Do any two rational triangles of the same area have a common side-rational dissection?

Of course it's a classical result that any two polygons of the same area have a common dissection; a standard proof goes through triangulating the polygons, using a triangle-to-rectangle dissection, partitioning the rectangles for both polygons into a set of common-area rectangles, and then using a rectangle-to-rectangle dissection. But many of the steps in this process will involve non-rational sides (for instance, the rectangle corresponding to a triangle of rational sides but irrational area certainly can't have rational sides), and it's not clear that such a dissection could be patched up.

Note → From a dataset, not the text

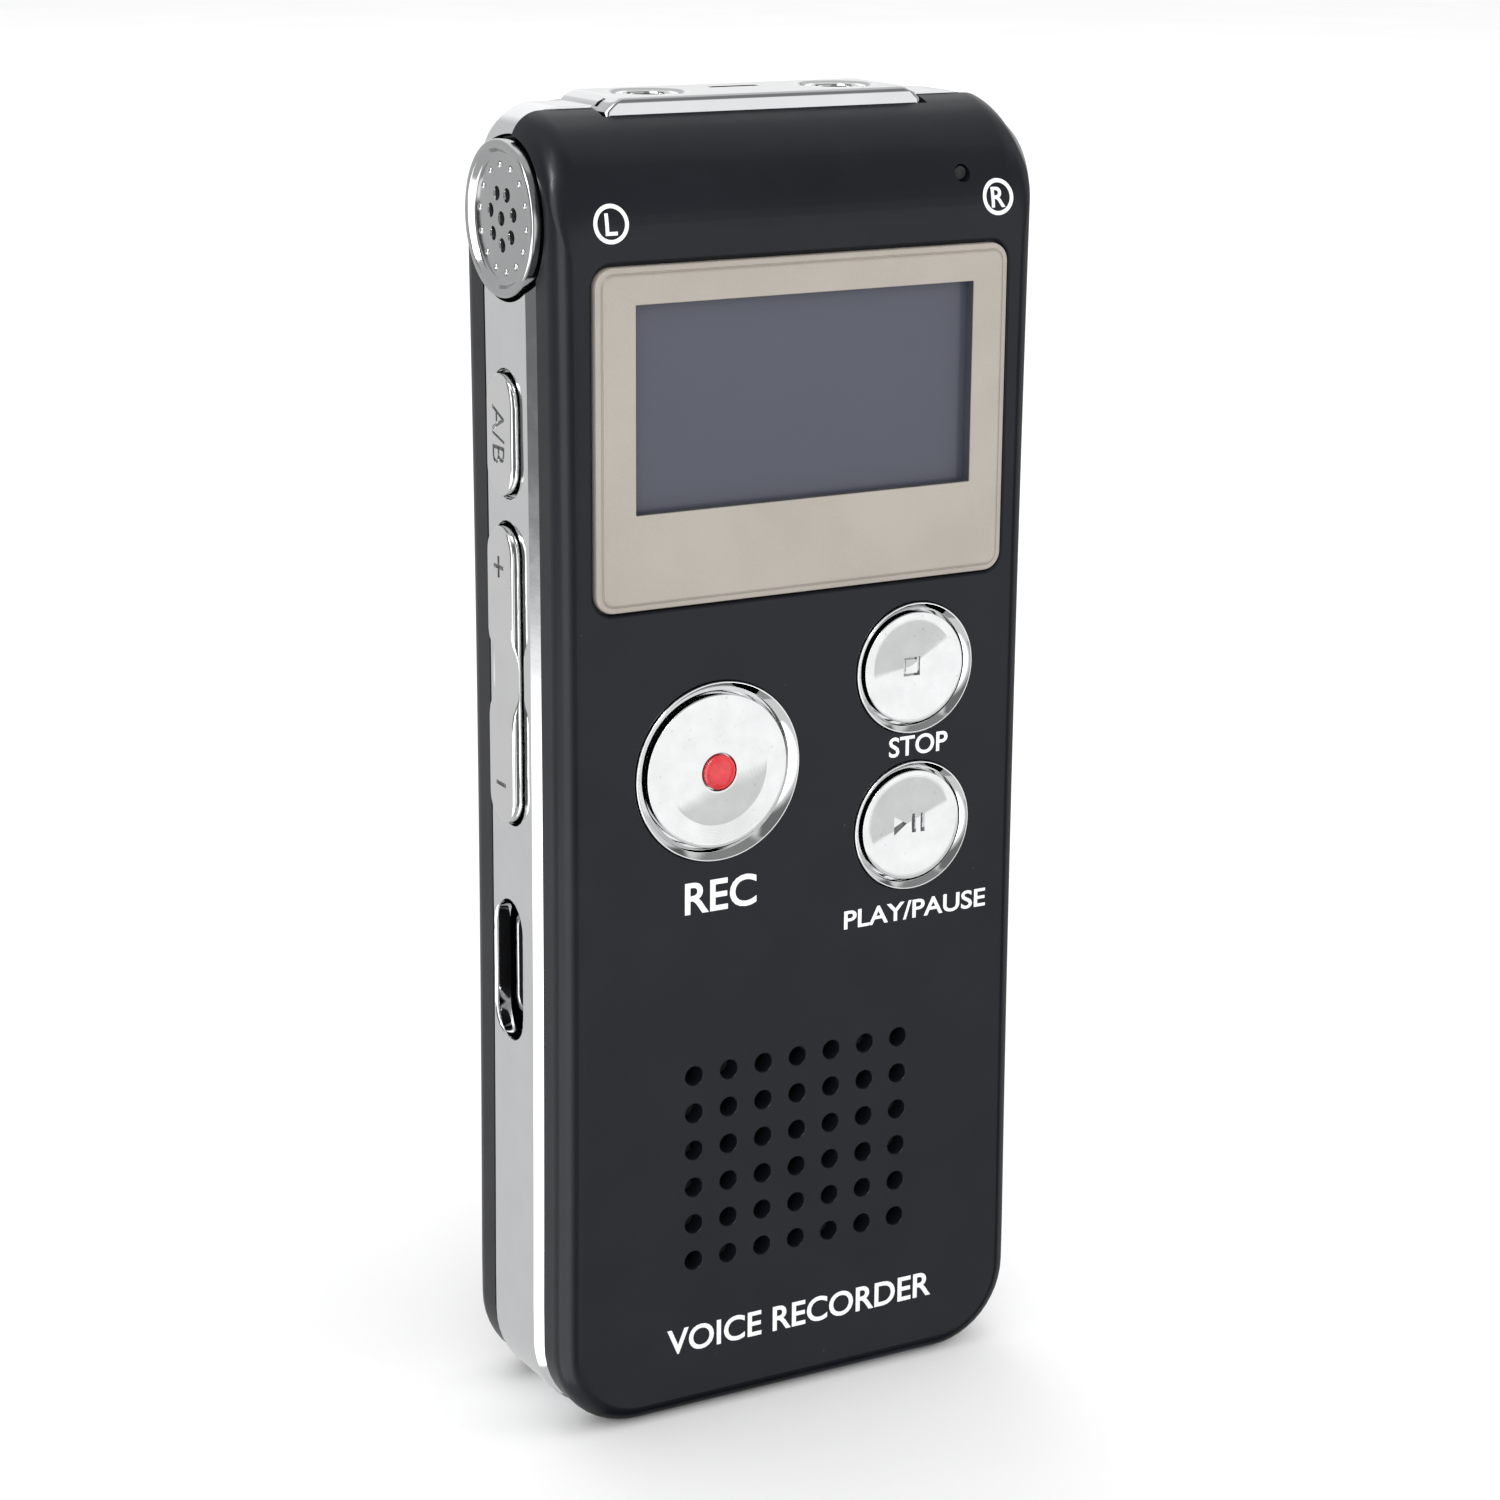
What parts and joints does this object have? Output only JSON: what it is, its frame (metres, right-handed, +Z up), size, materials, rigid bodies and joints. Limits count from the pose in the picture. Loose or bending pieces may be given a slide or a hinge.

This question was prompted by rediscovering my common dissection of two very special rational triangles, the $4-5-6$ triangle and the $3-8-10$ triangle (both of area $\frac{15}{4}\sqrt{7}$):

4-5-6 triangle 3-8-10 triangle

All the lengths here can be shown straightforwardly with the law of sines and law of cosines; these triangles are a somewhat special case because so many of the angles involved are multiples of each other, but it seems likely that any rational triangle will inherently be special in somewhat similar ways.

EDIT: the original version of this question asked about arbitrary polygons, but having thought about it more I would be amazed if that result is true. The area of a (side-)rational triangle is always the square root of a rational number (by Heron's formula, for instance), but already rational-sided quadrilaterals can have arbitrary area: just imagine 'flexing' a rhombus with all sides of unit length, from a square down to a trivial, collapsed shape: it will continuously take on all areas from $1$ to $0$. This implies, for instance, that there's a rhombus with all sides of unit length and area $\frac\pi4$; such a rhombus can't be dissected into rational triangles, and it's hard to imagine any shared dissection it would have with, e.g., the rhombus with all sides of length $2$ and area $\frac\pi4$. (Which admittedly isn't a proof that one doesn't exist!)

A fair bit of rummaging around the web has turned up nothing on the topic; if anyone has pointers to similar matters, they'd be very much appreciated.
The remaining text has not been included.